UNLV: The Rebel secondary will be without its best player in Eric Wright as he's hurt and unable to play. It is a unit that plays two true freshman safeties which John Beck should be able to exploit with regularity.

BYU: The Cougar defensive backs have been solid in every game this year. They rarely get beat over the top and keep the opposition's passing attack in front of them.

Conclusion: The Rebels rank second-to-last in the conference in pass defense while the glaring Cougar defensive weakness of year's past has performed well all year long.

Edge: BYU

Five Predictions:

1. BYU will rush for over 200 yards

As mentioned BYU's offensive front has scrambled a bit due to the injuries to Eddie and Jake Kuresa. With the bye week Kuresa looks healthy again as does Ray Feinga. With a full, organized and healthy offensive line, the Cougar ground game should roll as they face a weak run defense.

2. Curtis Brown will get the majority of those yards

With both Fui Vakapuna's and Manase Tonga's status in doubt Curtis Brown should see more reps this game than he otherwise would and will have his first huge running game of the season. Brown has done most of his damage catching passes out of the backfield, but Saturday's game will see Brown doing most of his work running the football. All signs point to a huge day for Mr. Brown.

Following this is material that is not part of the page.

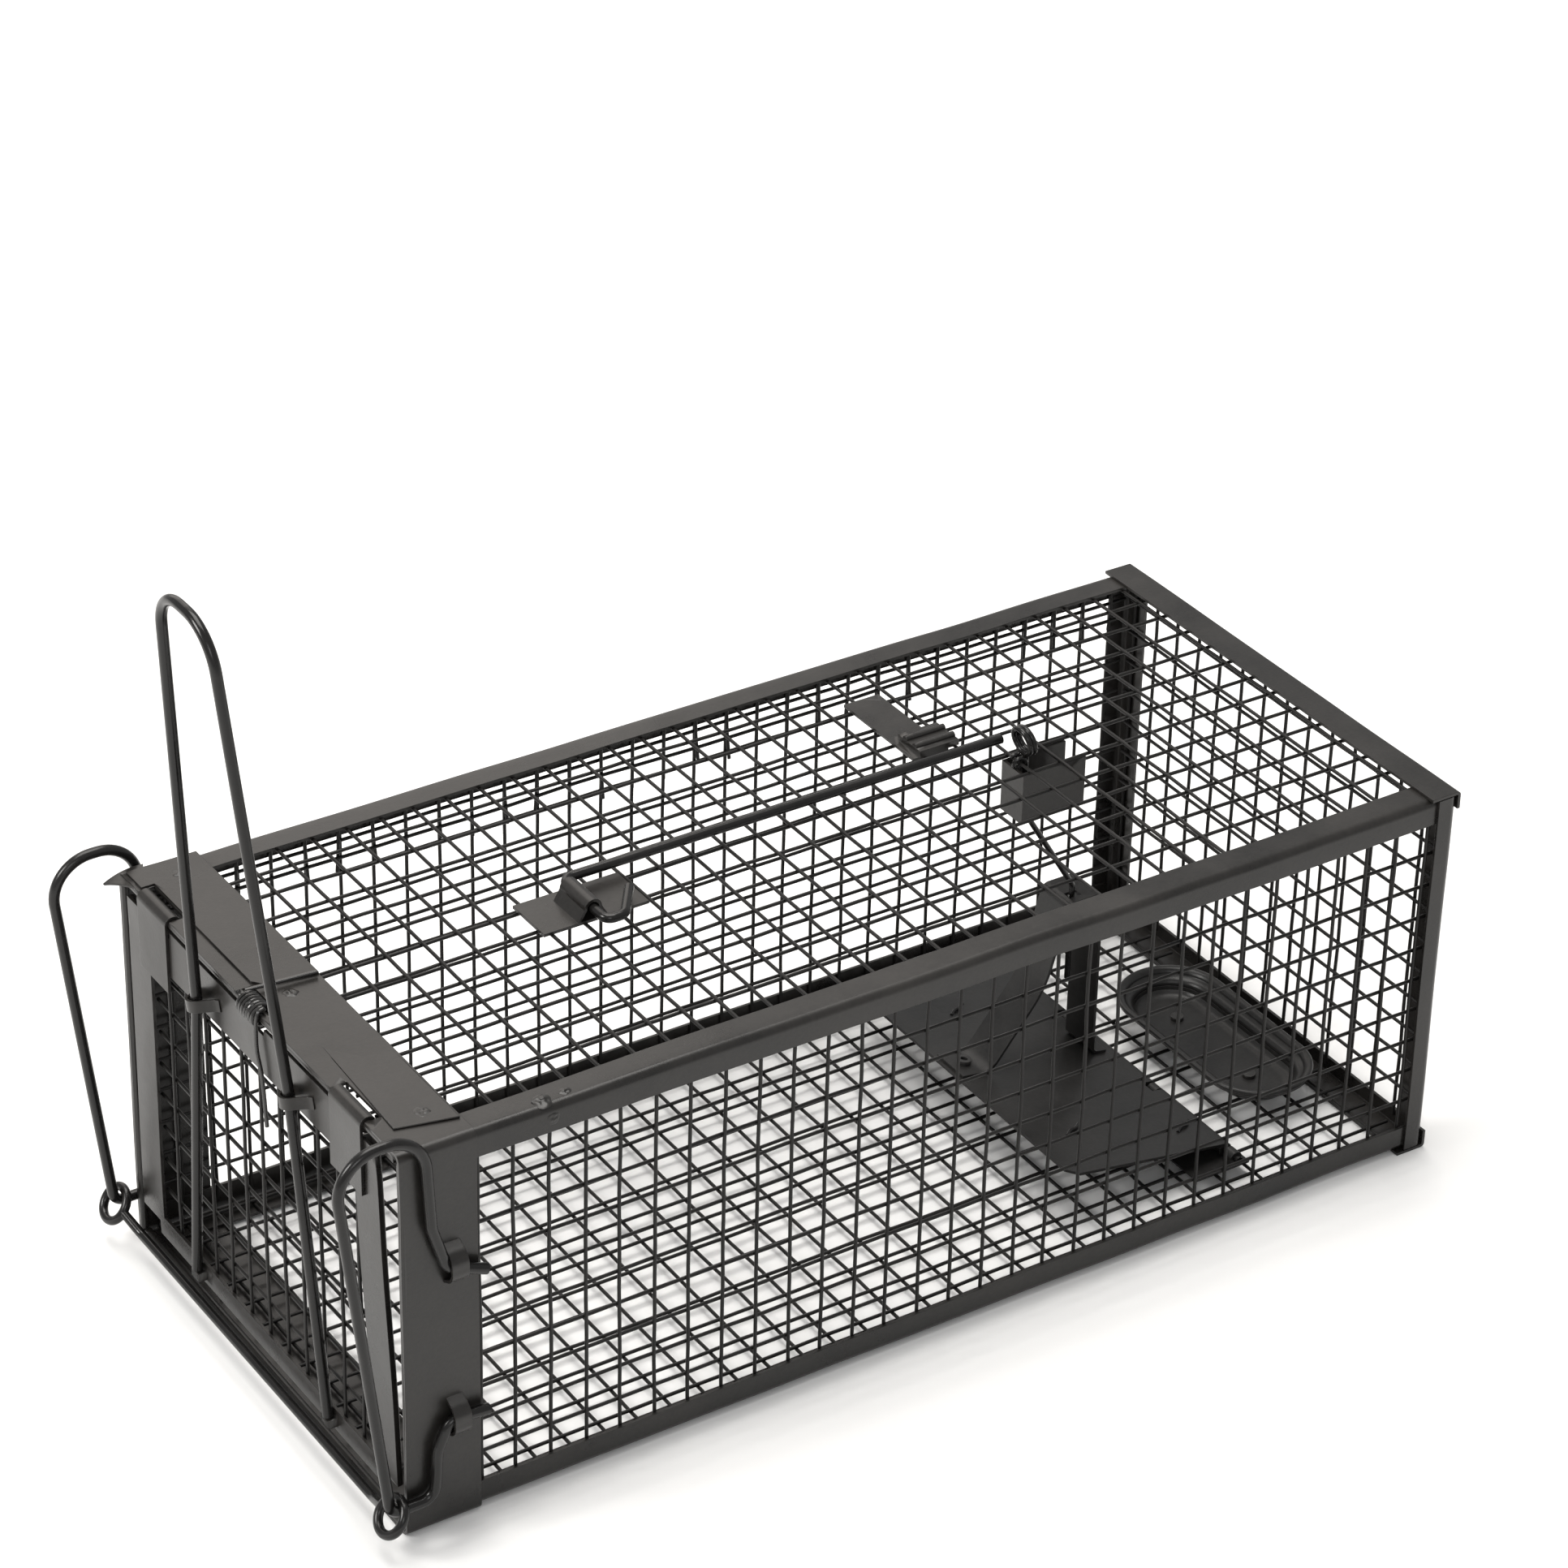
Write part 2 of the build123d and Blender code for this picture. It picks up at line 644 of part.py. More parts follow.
def bait_dish():
    """Press the oblong bait dish with an outward lip."""
    with BuildPart() as dish:
        with BuildSketch(Plane.XY.offset(FLOOR_LEVEL)):
            with Locations((front(DISH_CENTRE[0]), DISH_CENTRE[1])):
                SlotOverall(DISH_LENGTH, DISH_WIDTH, rotation=90)
        extrude(amount=DISH_HEIGHT)
        with BuildSketch(Plane.XY.offset(FLOOR_LEVEL + DISH_HEIGHT - SHEET)):
            with Locations((front(DISH_CENTRE[0]), DISH_CENTRE[1])):
                SlotOverall(DISH_LENGTH + 2 * DISH_LIP, DISH_WIDTH + 2 * DISH_LIP, rotation=90)
        extrude(amount=SHEET)
        with BuildSketch(Plane.XY.offset(FLOOR_LEVEL + SHEET)):
            with Locations((front(DISH_CENTRE[0]), DISH_CENTRE[1])):
                SlotOverall(DISH_LENGTH - 2 * SHEET, DISH_WIDTH - 2 * SHEET, rotation=90)
        extrude(amount=DISH_HEIGHT, mode=Mode.SUBTRACT)
    return dish.part


def dish_rivets():
    """Set the two rivets that hold the dish to the floor mesh."""
    with BuildPart() as rivets:
        for step in (-1, 1):
            place = (front(DISH_CENTRE[0]), DISH_CENTRE[1] + step * DISH_LENGTH / 4)
            with Locations((*place, FLOOR_LEVEL + SHEET + 0.4)):
                Cylinder(1.8, 0.8)
    return rivets.part


def long_edge(side, level):
    """Fold one of the four angles that bind the long edges of the mesh."""
    edge_front = MESH_FRONT
    edge_rear = LENGTH - 3.2
    outer_y = side * (WIDTH / 2 - SHEET)
    if level > 0:
        corner_z = HEIGHT - SHEET
    else:
        corner_z = SHEET
    return folded_angle(
        Plane.YZ.offset(front(edge_front)),
        (outer_y, corner_z),
        (-side, -level),
        (EDGE_TOP_FLANGE - SHEET, EDGE_SIDE_FLANGE - SHEET),
        edge_rear - edge_front,
    )


def rear_strip(level):
    """Fold the strip that closes the top or the bottom edge of the rear wall."""
    if level > 0:
        corner_z = HEIGHT
    else:
        corner_z = 0.0
    return folded_angle(
        Plane.XZ.offset(-WIDTH / 2),
        (front(LENGTH), corner_z),
        (-1, -level),
        (REAR_TOP_FLANGE, REAR_BACK_FLANGE),
        WIDTH,
        REAR_BEND,
    )


def rear_post(side):
    """Fold the strip that closes one upright edge of the rear wall."""
    return folded_angle(
        Plane.XY.offset(REAR_BEND),
        (front(LENGTH - SHEET), side * WIDTH / 2),
        (-1, -side),
        (REAR_SIDE_FLANGE, REAR_TOP_FLANGE),
        HEIGHT - 2 * REAR_BEND,
    )


def cage_meshes():
    """Make the five fixed mesh panels."""
    side_low = FLOOR_LEVEL + 0.2
    side_high = MESH_TOP - MESH_DEPTH - 0.2
    rear_end = REAR_MESH_FACE - MESH_DEPTH - 0.2
    span = (front(MESH_FRONT), front(rear_end))
    deck_half = MESH_SIDE - 1.5
    rear_half = MESH_SIDE - MESH_DEPTH - 0.2
    top_plane = Plane.XY.offset(MESH_TOP - MESH_DEPTH)
    floor_plane = Plane.XY.offset(MESH_FLOOR)
    right_plane = Plane.XZ.offset(MESH_SIDE - MESH_DEPTH)
    left_plane = Plane.XZ.offset(-MESH_SIDE)
    rear_plane = Plane.YZ.offset(front(REAR_MESH_FACE - MESH_DEPTH))
    deck_wires = (front(10.6), -59.3)
    side_wires = (front(11.7), 15.0)
    deck = ((span[0], -deck_half), (span[1], deck_half), deck_wires)
    wall = ((span[0], side_low), (span[1], side_high), side_wires)
    return {
        "top_mesh": mesh_panel(top_plane, *deck),
        "floor_mesh": mesh_panel(floor_plane, *deck),
        "right_mesh": mesh_panel(right_plane, *wall),
        "left_mesh": mesh_panel(left_plane, *wall),
        "rear_mesh": mesh_panel(
            rear_plane, (-rear_half, side_low), (rear_half, side_high), (-59.3, 15.0)
        ),
    }


def door_mesh():
    """Make the mesh of the door, which lies behind the frame."""
    inset = 9.2
    half = DOOR_HALF - inset
    return mesh_panel(
        Plane.YZ.offset(front(DOOR_FACE + SHEET)),
        (-half, STILE_BOTTOM + 0.4),
        (half, DOOR_TOP - 1.5),
        (-47.5, 22.0),
    )


pieces = {
    "front_band": front_band(),
    "band_overlap": band_overlap(),
    "guide_straps": guide_straps(),
    "guide_wire_left": guide_wire(1),
    "guide_wire_right": guide_wire(-1),
    "edge_top_left": long_edge(1, 1),
    "edge_top_right": long_edge(-1, 1),
    "edge_bottom_left": long_edge(1, -1),
    "edge_bottom_right": long_edge(-1, -1),
    "rear_strip_top": rear_strip(1),
    "rear_strip_bottom": rear_strip(-1),
    "rear_post_left": rear_post(1),
    "rear_post_right": rear_post(-1),
    "rod_bracket": rod_bracket(),
    "rod_clip": rod_clip(),
    "catch_bracket": catch_bracket(),
    "treadle_base": treadle_base(),
    "treadle_axle": treadle_axle(),
    "bait_dish": bait_dish(),
    "dish_rivets": dish_rivets(),
    "spring_coil": spring_coil(),
    "door_top_rail": door_top_rail(),
    "door_bottom_rail": door_bottom_rail(),
    "door_stile_left": door_stile(1),
    "door_stile_right": door_stile(-1),
    "hinge_strap_left": hinge_strap(STRAP_CENTRES[1]),
    "hinge_strap_right": hinge_strap(STRAP_CENTRES[0]),
    "door_mesh": door_mesh(),
    "lever_wire": lever_wire(),
    "lever_bridges": lever_bridges(),
    "spring_leg": spring_leg(),
    "lock_bar": lock_bar(),
    "trigger_rod": trigger_rod(),
    "catch_wire": catch_wire(),
    "treadle_plate": treadle_plate(),
    "treadle_arch": treadle_arch(),
    "arch_rivets": arch_rivets(),
}
pieces.update(cage_meshes())

os.makedirs("parts", exist_ok=True)
for name, piece in pieces.items():
    piece.label = name
    export_step(piece, f"parts/{name}.step")
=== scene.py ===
"""Looks of the live catch trap: camera, light, paint, welded wire mesh, spring and hand-bent sheet.

All lengths are in metres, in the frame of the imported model: X from the door to the rear, Z up.
Distances along the cage start at its front face, and at(x, y, z) turns millimetres into a point.
"""

import json
import math
import random

import bmesh
import bpy
from mathutils import Matrix, Vector, noise


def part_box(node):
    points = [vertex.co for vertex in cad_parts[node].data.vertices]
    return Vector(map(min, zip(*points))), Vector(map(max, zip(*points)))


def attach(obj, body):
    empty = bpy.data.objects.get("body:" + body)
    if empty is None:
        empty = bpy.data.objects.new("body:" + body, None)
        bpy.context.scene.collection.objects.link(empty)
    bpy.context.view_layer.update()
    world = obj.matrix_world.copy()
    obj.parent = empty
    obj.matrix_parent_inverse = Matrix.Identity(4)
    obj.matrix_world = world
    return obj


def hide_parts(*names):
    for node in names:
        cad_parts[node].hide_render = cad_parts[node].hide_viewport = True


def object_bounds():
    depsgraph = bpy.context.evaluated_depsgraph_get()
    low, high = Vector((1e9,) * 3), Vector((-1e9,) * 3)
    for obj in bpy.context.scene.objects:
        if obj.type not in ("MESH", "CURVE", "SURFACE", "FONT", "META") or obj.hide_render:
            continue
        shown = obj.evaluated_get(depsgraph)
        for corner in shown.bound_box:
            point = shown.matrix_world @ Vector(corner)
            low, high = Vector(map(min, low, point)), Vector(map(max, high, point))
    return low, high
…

3. Mike Hague will get at least 10 touches

With Vakapuna and Tonga questionable and Ray Hudson not practicing all week, Hague should see plenty of reps and touches as Curtis Brown will likely be pulled early.

4. Steichen will start for UNLV

Steichen as been far and away the better of the two UNLV quarterbacks. Coach Sanford needs a win badly and Steichen gives him the best chance to win. If Steichen does start or even sees most of the reps, he will be productive and throw for over 200 yards.

5. The game will be over by halftime

UNLV is the worst team in a weak Mountain West Conference. They have been hapless in most of their games so far this season against average competition. The game will follow the same course as the San Diego State game two weeks ago.

Top Three

The top three Cougar performers on offense other than Beck will be Curtis Brown, Mike Hague and McKay Jacobson.